Light And Yummy Fish Tacos - cooking recipe

Ingredients
    1 lb halibut fillets, skin removed or 1 lb another white fish fillet, your choice
    1 tablespoon olive oil
    1/4 green cabbage
    1/4 cup chopped white onion
    1/4 cup chopped English cucumber
    1/2 bunch cilantro, chopped
    1 lime, juice of
    salt and pepper
    guacamole (see Chunky Guacamole)
    salsa (see Salsa Fresca Salsa Fresca)
    10 corn tortillas, warmed (see Corn Tortillas)
Preparation
    Make the cabbage slaw: chiffonade cabbage, add onion, cucumber and cilantro; squeeze juice of 1 lime over the top and toss; add salt and pepper to taste; let sit at room for 30 minutes.

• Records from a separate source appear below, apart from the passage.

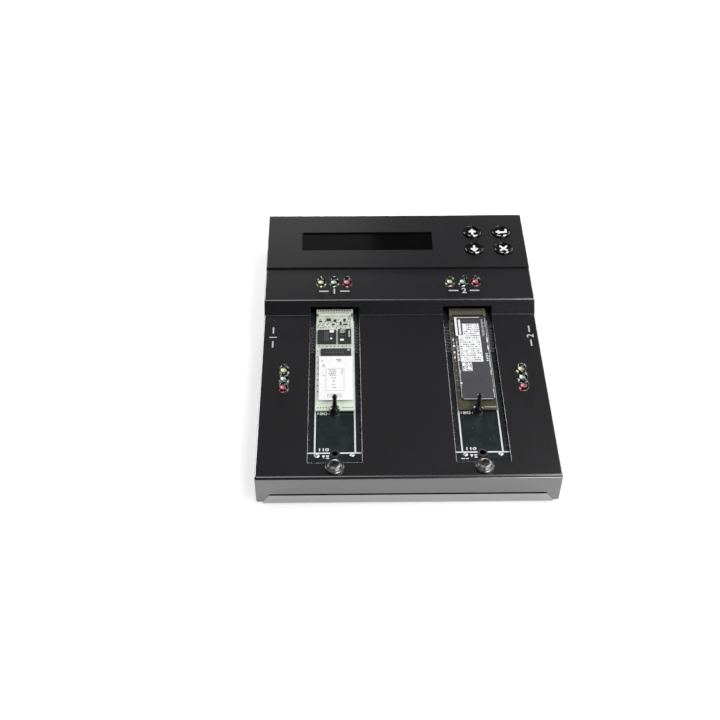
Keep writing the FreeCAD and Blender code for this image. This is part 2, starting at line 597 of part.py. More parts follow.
emit("led_board", lb)

# ------------------------------------------------------------------- display
LENS_Z0 = PANEL_Z - T - 0.9
emit("lcd_window", box(LCD_X - 44.5, LCD_X + 44.5, LCD_Y - 11.6, LCD_Y + 11.6, LENS_Z0, PANEL_Z - T))
LCD_PCB_TOP = 20.4
bz = box(LCD_X - 48.5, LCD_X + 48.5, LCD_Y - 12.6, LCD_Y + 12.6, LCD_PCB_TOP, LENS_Z0 - 0.1)
bz = bz.cut(box(LCD_X - 48.0, LCD_X + 48.0, LCD_Y - 12.1, LCD_Y + 12.1, LCD_PCB_TOP - 1, LENS_Z0 - 0.6))
bz = bz.cut(box(LCD_X - 41.5, LCD_X + 41.5, LCD_Y - 9.3, LCD_Y + 9.3, LCD_PCB_TOP, LENS_Z0 + 1))
emit("lcd_bezel", bz)
emit("lcd_glass", box(LCD_X - 47.5, LCD_X + 47.5, LCD_Y - 11.8, LCD_Y + 11.8, LENS_Z0 - 2.8, LENS_Z0 - 0.62))
emit("lcd_backlight", box(LCD_X - 47.0, LCD_X + 47.0, LCD_Y - 11.4, LCD_Y + 11.4, LCD_PCB_TOP + 0.05, LENS_Z0 - 2.85))
lp = box(LCD_X - 58, LCD_X + 58, LCD_Y - 18.5, LCD_Y + 18.5, LCD_PCB_TOP - BOARD_T, LCD_PCB_TOP)
LCD_HOLES = [(LCD_X - 55.5, LCD_Y - 16), (LCD_X + 55.5, LCD_Y - 16), (LCD_X - 55.5, LCD_Y + 16), (LCD_X + 55.5, LCD_Y + 16)]
for x, y in LCD_HOLES:
    lp = lp.cut(cyl(x, y, 10, 30, 1.6))
emit("lcd_board", lp)

# -------------------------------------------------------------------- keypad
KB_TOP = 22.5
kb = box(42.0, 77.0, 168.6, 204.6, KB_TOP - BOARD_T, KB_TOP)
KX = (KEY_X[0] + KEY_X[1]) / 2.0
KB_HOLES = [(KX, 171.0), (KX, (KEY_Y[0] + KEY_Y[1]) / 2.0), (KX, 201.8)]
for x, y in KB_HOLES:
    kb = kb.cut(cyl(x, y, 10, 30, 1.6))
emit("keypad_board", kb)
sw = []
for x in KEY_X:
    for y in KEY_Y:
        b = box(x - 3, x + 3, y - 3, y + 3, KB_TOP, KB_TOP + 3.5)
        sw.append(b.cut(cyl(x, y, KB_TOP + 0.4, KB_TOP + 5, 1.8)))
emit("tact_switches", sw)


def key(x, y):
    """Key cap: stem, retaining flange, straight wall, rounded rim and dished top."""
    under = PANEL_Z - T
    wall = PANEL_Z + 0.45
    pts = [(0, 24.7), (1.72, 24.7), (1.75, 24.8), (1.75, under - 1.1), (6.7, under - 1.1), (6.7, under - 0.1), (KEY_R, under - 0.1), (KEY_R, wall)]
    for i in range(1, 6):
        a = math.radians(90.0 * i / 5)
        pts.append((KEY_R - KEY_RIM + KEY_RIM * math.cos(a), wall + KEY_RIM * math.sin(a)))
    n = 8
    edge = KEY_R - KEY_RIM
    for i in range(1, n + 1):
        r = edge * (1 - i / float(n))
        pts.append((r, wall + KEY_RIM - KEY_DISH * (1 - (r / edge) ** 2)))
    return revolve(pts, x, y)


emit("button_up", key(KEY_X[0], KEY_Y[1]))
emit("button_down", key(KEY_X[0], KEY_Y[0]))
emit("button_enter", key(KEY_X[1], KEY_Y[1]))
emit("button_cancel", key(KEY_X[1], KEY_Y[0]))

cover_posts = []
for x, y in LCD_HOLES:
    cover_posts.append(hex_post(x, y, LCD_PCB_TOP, PANEL_Z - T, 5.0, 1.5))
    board_screws.append(pan_screw(x, y, LCD_PCB_TOP - BOARD_T, 4.0, up=False))
for x, y in KB_HOLES:
    cover_posts.append(hex_post(x, y, KB_TOP, PANEL_Z - T, 5.0, 1.5))
    board_screws.append(pan_screw(x, y, KB_TOP - BOARD_T, 4.0, up=False))
for x, y in LB_HOLES:
    cover_posts.append(hex_post(x, y, LB_TOP, LEDGE_Z - T, 5.0, 1.5))
    board_screws.append(pan_screw(x, y, LB_TOP - BOARD_T, 4.0, up=False))
emit("cover_standoffs", cover_posts)
emit("board_screws", board_screws)

# ------------------------------------------------------------ ribbon cables
LPU = LCD_PCB_TOP - BOARD_T
KBU = KB_TOP - BOARD_T
rib = [
    strip([(179.0, LPU), (179.0, 11.5), (168.0, 11.5), (168.0, MAIN_TOP)], 0.9, 2.0, LCD_X - 42, LCD_X - 22),
    strip([(172.6, KBU), (172.6, 12.5), (163.0, 12.5), (163.0, MAIN_TOP)], 0.9, 2.0, 62.5, 73.5),
    strip([(146.0, LB_TOP - BOARD_T), (146.0, 13.0), (156.0, 13.0), (156.0, MAIN_TOP)], 0.9, 2.0, 8.0, 20.0),
]
emit("ribbon_cables", rib)

# ------------------------------------------------------------- rear fittings
jk = box(JACK_X - 4.6, JACK_X + 4.6, REAR_Y - 15.0, REAR_Y - T - 0.1, MAIN_TOP, JACK_Z + 4.6)
jk = jk.fuse(cyl_y(JACK_X, REAR_Y - T - 0.2, REAR_Y - 0.2, JACK_Z, 4.0)).removeSplitter()
jk = jk.cut(cyl_y(JACK_X, REAR_Y - 10.5, REAR_Y + 1, JACK_Z, 3.15))
jk = jk.cut(cyl_y(JACK_X, REAR_Y - 11.2, REAR_Y - 10.4, JACK_Z, 1.02))
emit("dc_jack", jk)
pin = cyl_y(JACK_X, REAR_Y - 11.2, REAR_Y - 2.0, JACK_Z, 1.0)
tip = [e for e in pin.Edges if e.BoundBox.YMin > REAR_Y - 2.1]
emit("dc_jack_pin", pin.makeFillet(0.5, tip))

hs = box(SW_X - 10.5, SW_X + 10.5, REAR_Y, REAR_Y + SW_FRAME, SW_Z - 7.5, SW_Z + 7.5)
hs = hs.makeFillet(0.5, [e for e in hs.Edges if e.BoundBox.YMin > REAR_Y + SW_FRAME - 0.01])
hs = hs.fuse(box(SW_X - 9.6, SW_X + 9.6, REAR_Y - 13.0, REAR_Y, SW_Z - 6.45, SW_Z + 6.45)).removeSplitter()
hs = hs.cut(box(SW_X - 9.08, SW_X + 9.08, REAR_Y - 11.0, REAR_Y + 3, SW_Z - 5.1, SW_Z + 5.1))
hs = hs.cut(Part.makeCylinder(1.05, 20, V(SW_X, SW_PIVOT_Y, SW_Z - 10), V(0, 0, 1)))
TERM_X = (-5.2, 5.2)
for dx in TERM_X:
    hs = hs.cut(box(SW_X + dx - 2.4, SW_X + dx + 2.4, REAR_Y - 14, REAR_Y - 10.5, SW_Z - 0.4, SW_Z + 0.4))
emit("power_switch_housing", hs)

rk = Part.makeCylinder(9.0, 10.0, V(0, 0, -5.0), V(0, 0, 1))
keep = prism([(-12, -1.2, -6), (12, -1.2, -6), (12, 6.0, -6), (6.8, 5.35, -6), (0, 4.55, -6), (-6.8, 5.35, -6), (-12, 6.0, -6)], (0, 0, 12))
rk = rk.common(keep)
rk = rk.fuse(Part.makeCylinder(1.0, 12.0, V(0, 0, -6.0), V(0, 0, 1))).removeSplitter()
rk.rotate(V(0, 0, 0), V(0, 0, 1), -SW_TILT)
rk.translate(V(SW_X, SW_PIVOT_Y, SW_Z))
emit("power_rocker", rk)
emit("switch_terminals", [box(SW_X + dx - 2.4, SW_X + dx + 2.4, REAR_Y - 20.0, REAR_Y - 11.0, SW_Z - 0.4, SW_Z + 0.4) for dx in TERM_X])

leads = []
for dx in TERM_X:
    x = SW_X + dx
    y_in = REAR_Y - 30.5
    p = [V(x, REAR_Y - 20.0, SW_Z), V(x, y_in, SW_Z), V(x, y_in, MAIN_TOP)]
    r = 3.0
    a = V(x, y_in + r, SW_Z)
    b = V(x, y_in, SW_Z - r)
    mid = V(x, y_in + r - r * math.sin(math.radians(45)), SW_Z - r + r * math.cos(math.radians(45)))
    w = Part.Wire([Part.LineSegment(p[0], a).toShape(), Part.Arc(a, mid, b).toShape(), Part.LineSegment(b, p[2]).toShape()])
    prof = Part.Wire([Part.Circle(p[0], V(0, -1, 0), 0.85).toShape()])
    leads.append(w.makePipeShell([prof], True, False))
emit("switch_leads", leads)

total = sum(i[2] for i in INFO)
lo = [min(i[3].XMin for i in INFO), min(i[3].YMin for i in INFO), min(i[3].ZMin for i in INFO)]
hi = [max(i[3].XMax for i in INFO), max(i[3].YMax for i in INFO), max(i[3].ZMax for i in INFO)]
print("shift", round(SHIFT.y, 4), "depth", round(OVERALL_D, 4))
print(len(INFO), "nodes,", sum(i[1] for i in INFO), "solids, box", [round(v, 3) for v in lo], [round(v, 3) for v in hi])
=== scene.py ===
import bpy
import bmesh
import math
import random
from mathutils import Vector, Matrix


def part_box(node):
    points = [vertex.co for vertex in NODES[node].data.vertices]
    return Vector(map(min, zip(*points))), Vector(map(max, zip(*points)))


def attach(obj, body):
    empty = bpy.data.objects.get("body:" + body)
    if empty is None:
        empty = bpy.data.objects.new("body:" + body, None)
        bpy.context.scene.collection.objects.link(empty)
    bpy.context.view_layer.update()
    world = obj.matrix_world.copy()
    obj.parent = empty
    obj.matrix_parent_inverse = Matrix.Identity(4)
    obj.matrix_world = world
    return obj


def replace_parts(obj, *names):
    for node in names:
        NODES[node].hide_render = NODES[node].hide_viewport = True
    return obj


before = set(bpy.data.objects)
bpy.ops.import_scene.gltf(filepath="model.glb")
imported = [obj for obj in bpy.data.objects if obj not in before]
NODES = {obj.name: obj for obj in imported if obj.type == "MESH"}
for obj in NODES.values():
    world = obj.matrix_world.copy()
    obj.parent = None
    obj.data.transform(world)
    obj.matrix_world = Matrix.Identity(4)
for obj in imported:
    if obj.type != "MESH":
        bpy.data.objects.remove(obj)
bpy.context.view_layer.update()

MM = 0.001
Y0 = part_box("deck_cover")[0].y            # front face of the casing
DECK = 0.0218
LEDGE = 0.0284
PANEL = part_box("panel_cover")[1].z
rnd = random.Random(7)


def pt(x, y, z):
    """Casing coordinates in mm (y from the front face) to the frame, in metres."""
    return Vector((x * MM, Y0 + y * MM, z * MM))


# ---------------------------------------------------------------- camera, light
cam_data = bpy.data.cameras.new("camera")
cam_data.sensor_width = 36.0
cam_data.lens = 57.243
cam_data.clip_start, cam_data.clip_end = 0.01, 20.0
cam = bpy.data.objects.new("camera", cam_data)
bpy.context.scene.collection.objects.link(cam)
bpy.context.scene.camera = cam
pitch, yaw, roll = math.radians(45.654), math.radians(-1.167), math.radians(0.434)
fwd = Vector((-math.sin(yaw) * math.cos(pitch), math.cos(yaw) * math.cos(pitch), -math.sin(pitch)))
right = Vector((math.cos(yaw), math.sin(yaw), 0.0))
up = right.cross(fwd)
right2 = math.cos(roll) * right + math.sin(roll) * up
up2 = -math.sin(roll) * right + math.cos(roll) * up
m = Matrix((right2, up2, -fwd)).transposed().to_4x4()
m.translation = pt(-34.30, -379.26, 499.65)
cam.matrix_world = m

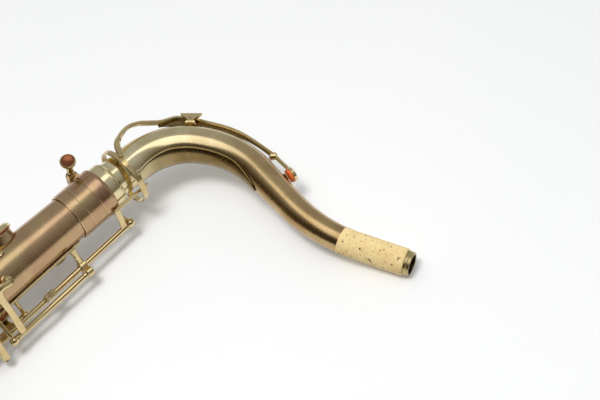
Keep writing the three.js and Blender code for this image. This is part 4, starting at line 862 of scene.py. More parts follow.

    Preheat oven to 400 degrees.
    Heat a non-stick oven proof pan over medium heat, add olive oil, add halibut and brown on one side, turn halibut over and put pan in the oven for about 10-15 minutes until halibut is flakey and cooked through.
    To serve: flake cooked halibut into a bowl and serve with warmed corn tortillas and the bowls of the cabbage slaw, guacamole and salsa.